Promoting early learning through the support and empowerment of families—especially those who are under-resourced—has become an imperative for education leaders nationwide. In 2014, New America’s Learning Technologies project in the Education Policy program published Envisioning a Digital Age Architecture for Early Education to help leaders visualize success in this media-infused environment. Since then, New America and the Joan Ganz Cooney Center at Sesame Workshop have joined forces to document initiatives that use technology to connect with vulnerable families and improve educational outcomes.
Program leaders are using interactive tools such as on-demand video and text messaging to inspire and reassure parents, to share learning materials between formal and informal settings, and to bring parents closer to their children’s learning. Some communities are also taking steps to prepare educators as media mentors to help families and children be choosy about media and learn how to use technology for learning.
But so far, these efforts are sporadic and fragile. Very few are fully sustainable, proven, or ready to scale up. Leaders need a plan, using relevant resources. New America and the Joan Ganz Cooney Center have developed this interactive toolkit, which is a compilation of resources from early learning and family engagement organizations, that is designed to help inform community leaders’ thinking as they develop and improve new and existing programs.
In 2017, New America and the Joan Ganz Cooney Center published How to Bring Early Learning and Family Engagement to the Digital Age: An Action Agenda for City and Community Leaders, which detailed four steps to build more advanced systems for family engagement and early learning. More information on these steps can be found in this interactive toolkit.
In addition to the interactive toolkit for community leaders, New America and the Joan Ganz Cooney Center at Sesame Workshop have developed a project called Integrating Technology in Early Literacy (InTEL), which collected information through two surveys. The aim is to create data visualization tools that highlight early learning and family engagement programs in the United States that have integrated technology to meet the needs of young children and families. Survey results from 2016 resulted in a published report and accompanying data visualization tools, including interactive maps. We conducted a second survey two years later, and the results and analysis are published here.

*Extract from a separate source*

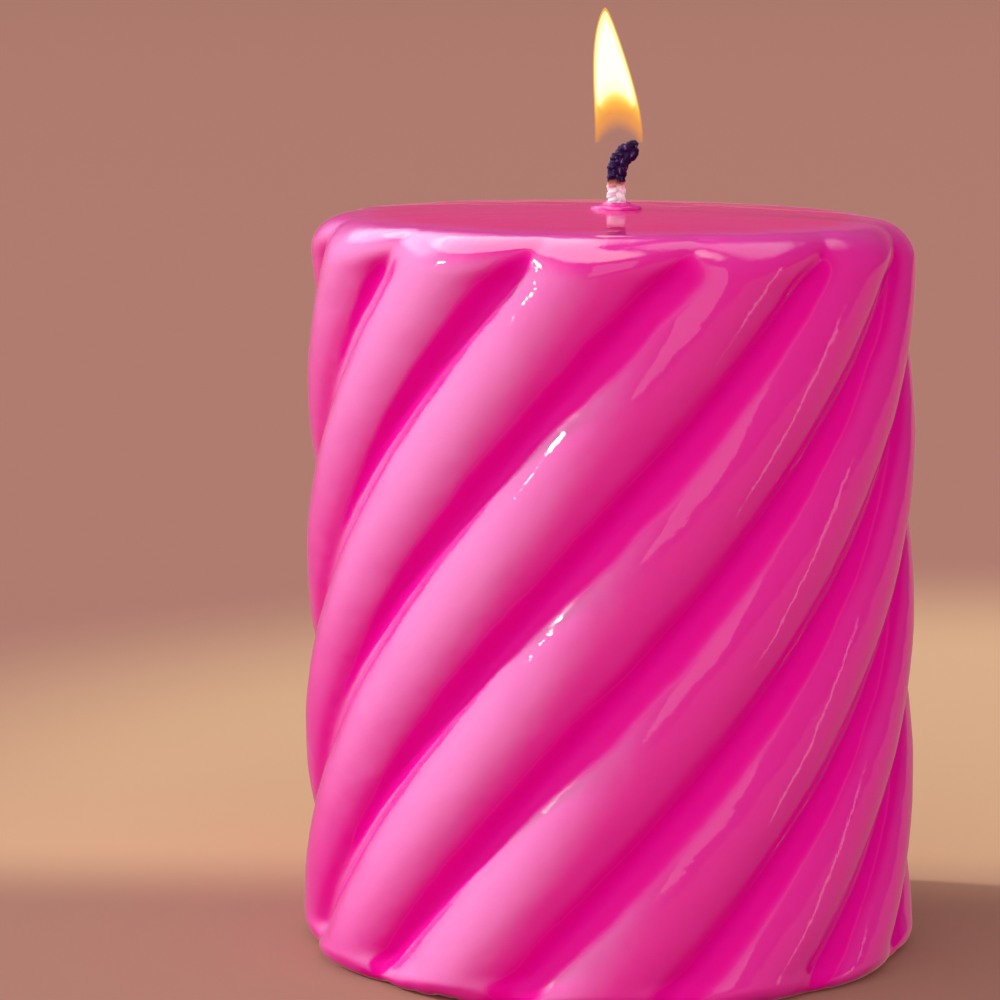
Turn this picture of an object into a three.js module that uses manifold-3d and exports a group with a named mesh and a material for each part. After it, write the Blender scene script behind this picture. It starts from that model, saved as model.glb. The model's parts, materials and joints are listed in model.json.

The InTEL project began as a way to think about how programs around the U.S. were tackling the question of how young children learn language and literacy skills through family engagement programs in the Digital Age. In the second iteration, the scope of the project expanded to include other content areas, such as early science, technology, engineering, and math (STEM), recognizing the research that shows that developing early math skills can advance the development of language and literacy. The data visualization tools found in InTEL 2016 and InTEL 2018 show where innovative programs are located, how those programs are designed, and what evidence of impact the programs were able to share with our research team.
In the 2018 InTEL map, we profile 40 programs. Sixty-eight percent of the programs did not provide any evidence of impact through our survey. Seventy percent of programs identified themselves as family engagement programs. All of the programs were funded through a combination of sources, such as federal dollars, state dollars, and philanthropy. Finally, in this dataset, the most popular software used were websites, apps, and online videos.
In the 2018 InTEL map, 40 programs were profiled. (There were 37 programs profiled in 2016.) We sorted programs by their evidence of impact, type, languages, ages served, number of children served, and technology used.
Seventy percent of the programs did not provide any evidence of impact through our survey. Seventy percent of programs identified themselves as family engagement programs. All of the programs were funded through a combination of sources, such as federal dollars, state dollars, and philanthropy.
In InTEL 2018, the technology was organized into two categories: device and software. In this dataset, the most popular software used were websites, apps, and online videos. The most popular devices are tablets, smartphones, and laptop or desktop computers.
Twenty-eight (70 percent) of the programs on the map were rated as having no evidence, and six were rated developing. Three were rated promising and another three were categorized as strong. These programs provided evidence to inform these ratings. Information on specific research studies and reports is documented in each of the program profiles. This lack of evidence spotlights an area of enormous challenge for program and community leaders, but also an opportunity for additional investment and improvement.
There are 40 programs on the map. Over half of the programs (58.5 percent) started after 2010. The majority of the programs (28) provide parent education or family support. Other programs (18) have school- or center-based initiatives. Eighteen programs use public media partnerships, and another 17 are geared toward professional learning for educators. Fifteen programs are connected to a museum, library, or community center. Two are health care initiatives and two are a part of an afterschool program.
The various approaches in the dataset show the many options that communities can use to engage young children and their families. In many cases, the aim is to build an ecosystem of support so children can grow up to be learners who are adept at using and understanding many different resources. Librarians, family engagement coordinators, home visitors, pediatricians, early childhood educators, and other professionals who interact with young children all can help families learn about the best ways to promote their children’s healthy development.